◆ **What you need to do**: Copy out every line exactly as given.

▽

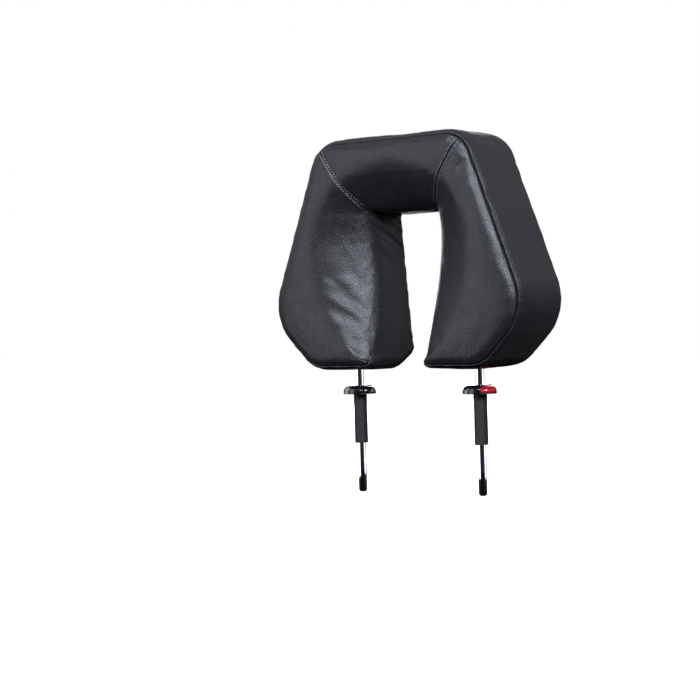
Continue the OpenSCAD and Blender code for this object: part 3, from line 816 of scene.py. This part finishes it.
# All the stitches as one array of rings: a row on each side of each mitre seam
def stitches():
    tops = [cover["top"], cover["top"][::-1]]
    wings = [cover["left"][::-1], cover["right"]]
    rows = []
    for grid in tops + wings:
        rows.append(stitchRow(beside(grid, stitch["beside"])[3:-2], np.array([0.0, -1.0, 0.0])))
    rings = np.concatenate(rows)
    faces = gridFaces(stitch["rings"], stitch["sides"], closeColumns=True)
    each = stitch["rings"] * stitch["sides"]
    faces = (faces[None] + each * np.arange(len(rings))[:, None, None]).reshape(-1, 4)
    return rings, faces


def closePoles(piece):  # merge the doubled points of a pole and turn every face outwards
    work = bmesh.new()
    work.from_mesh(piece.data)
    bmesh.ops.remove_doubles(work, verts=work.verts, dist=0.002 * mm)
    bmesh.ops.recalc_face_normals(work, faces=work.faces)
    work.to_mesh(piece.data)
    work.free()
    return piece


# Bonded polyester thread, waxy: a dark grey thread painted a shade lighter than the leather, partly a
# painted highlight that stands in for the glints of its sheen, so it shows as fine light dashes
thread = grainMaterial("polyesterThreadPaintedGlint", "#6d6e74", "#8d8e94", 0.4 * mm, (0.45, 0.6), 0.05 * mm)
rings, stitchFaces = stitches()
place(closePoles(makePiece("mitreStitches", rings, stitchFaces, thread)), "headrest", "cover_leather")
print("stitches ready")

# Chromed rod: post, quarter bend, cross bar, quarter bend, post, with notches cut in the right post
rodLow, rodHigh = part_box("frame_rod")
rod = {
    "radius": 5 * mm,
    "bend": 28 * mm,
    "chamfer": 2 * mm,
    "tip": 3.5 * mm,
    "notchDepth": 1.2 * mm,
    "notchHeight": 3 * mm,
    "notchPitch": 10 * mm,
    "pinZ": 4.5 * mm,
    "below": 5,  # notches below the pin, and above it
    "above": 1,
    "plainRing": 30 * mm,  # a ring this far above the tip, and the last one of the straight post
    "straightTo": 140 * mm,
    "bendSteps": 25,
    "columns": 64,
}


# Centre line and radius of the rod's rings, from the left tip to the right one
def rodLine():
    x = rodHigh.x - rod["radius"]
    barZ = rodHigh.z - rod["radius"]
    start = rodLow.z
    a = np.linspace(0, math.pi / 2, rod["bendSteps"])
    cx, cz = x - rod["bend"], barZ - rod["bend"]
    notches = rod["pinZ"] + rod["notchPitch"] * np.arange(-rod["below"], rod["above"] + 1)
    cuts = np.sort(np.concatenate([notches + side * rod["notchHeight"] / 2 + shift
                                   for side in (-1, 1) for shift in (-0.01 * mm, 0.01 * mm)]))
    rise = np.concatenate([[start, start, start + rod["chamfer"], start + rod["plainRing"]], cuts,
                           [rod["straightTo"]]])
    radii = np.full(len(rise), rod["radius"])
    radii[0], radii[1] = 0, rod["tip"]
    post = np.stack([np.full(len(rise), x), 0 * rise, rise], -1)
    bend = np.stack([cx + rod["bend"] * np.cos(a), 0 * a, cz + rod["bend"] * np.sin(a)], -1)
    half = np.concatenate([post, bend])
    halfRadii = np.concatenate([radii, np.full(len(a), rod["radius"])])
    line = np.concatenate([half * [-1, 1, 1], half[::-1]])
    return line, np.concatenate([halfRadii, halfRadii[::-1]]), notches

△

◆ **Output of the exercise**:
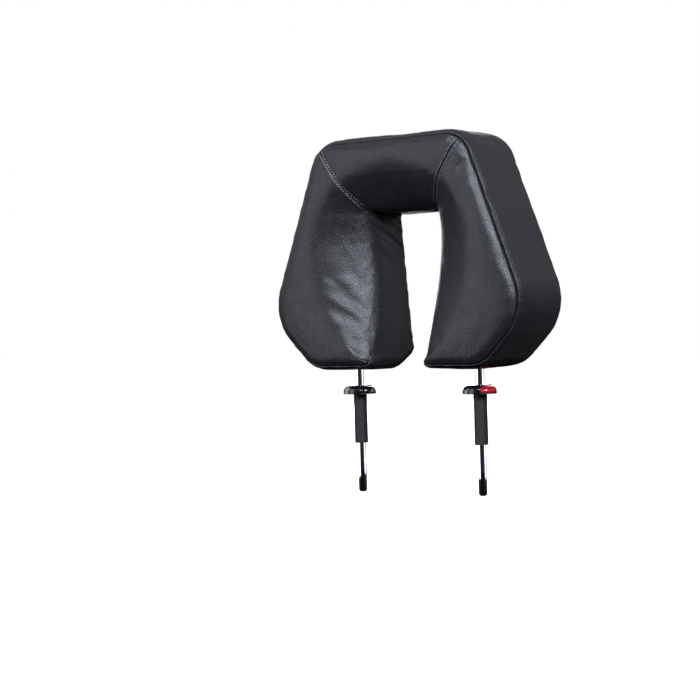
Continue the OpenSCAD and Blender code for this object: part 3, from line 816 of scene.py. This part finishes it.
# All the stitches as one array of rings: a row on each side of each mitre seam
def stitches():
    tops = [cover["top"], cover["top"][::-1]]
    wings = [cover["left"][::-1], cover["right"]]
    rows = []
    for grid in tops + wings:
        rows.append(stitchRow(beside(grid, stitch["beside"])[3:-2], np.array([0.0, -1.0, 0.0])))
    rings = np.concatenate(rows)
    faces = gridFaces(stitch["rings"], stitch["sides"], closeColumns=True)
    each = stitch["rings"] * stitch["sides"]
    faces = (faces[None] + each * np.arange(len(rings))[:, None, None]).reshape(-1, 4)
    return rings, faces


def closePoles(piece):  # merge the doubled points of a pole and turn every face outwards
    work = bmesh.new()
    work.from_mesh(piece.data)
    bmesh.ops.remove_doubles(work, verts=work.verts, dist=0.002 * mm)
    bmesh.ops.recalc_face_normals(work, faces=work.faces)
    work.to_mesh(piece.data)
    work.free()
    return piece


# Bonded polyester thread, waxy: a dark grey thread painted a shade lighter than the leather, partly a
# painted highlight that stands in for the glints of its sheen, so it shows as fine light dashes
thread = grainMaterial("polyesterThreadPaintedGlint", "#6d6e74", "#8d8e94", 0.4 * mm, (0.45, 0.6), 0.05 * mm)
rings, stitchFaces = stitches()
place(closePoles(makePiece("mitreStitches", rings, stitchFaces, thread)), "headrest", "cover_leather")
print("stitches ready")

# Chromed rod: post, quarter bend, cross bar, quarter bend, post, with notches cut in the right post
rodLow, rodHigh = part_box("frame_rod")
rod = {
    "radius": 5 * mm,
    "bend": 28 * mm,
    "chamfer": 2 * mm,
    "tip": 3.5 * mm,
    "notchDepth": 1.2 * mm,
    "notchHeight": 3 * mm,
    "notchPitch": 10 * mm,
    "pinZ": 4.5 * mm,
    "below": 5,  # notches below the pin, and above it
    "above": 1,
    "plainRing": 30 * mm,  # a ring this far above the tip, and the last one of the straight post
    "straightTo": 140 * mm,
    "bendSteps": 25,
    "columns": 64,
}


# Centre line and radius of the rod's rings, from the left tip to the right one
def rodLine():
    x = rodHigh.x - rod["radius"]
    barZ = rodHigh.z - rod["radius"]
    start = rodLow.z
    a = np.linspace(0, math.pi / 2, rod["bendSteps"])
    cx, cz = x - rod["bend"], barZ - rod["bend"]
    notches = rod["pinZ"] + rod["notchPitch"] * np.arange(-rod["below"], rod["above"] + 1)
    cuts = np.sort(np.concatenate([notches + side * rod["notchHeight"] / 2 + shift
                                   for side in (-1, 1) for shift in (-0.01 * mm, 0.01 * mm)]))
    rise = np.concatenate([[start, start, start + rod["chamfer"], start + rod["plainRing"]], cuts,
                           [rod["straightTo"]]])
    radii = np.full(len(rise), rod["radius"])
    radii[0], radii[1] = 0, rod["tip"]
    post = np.stack([np.full(len(rise), x), 0 * rise, rise], -1)
    bend = np.stack([cx + rod["bend"] * np.cos(a), 0 * a, cz + rod["bend"] * np.sin(a)], -1)
    half = np.concatenate([post, bend])
    halfRadii = np.concatenate([radii, np.full(len(a), rod["radius"])])
    line = np.concatenate([half * [-1, 1, 1], half[::-1]])
    return line, np.concatenate([halfRadii, halfRadii[::-1]]), notches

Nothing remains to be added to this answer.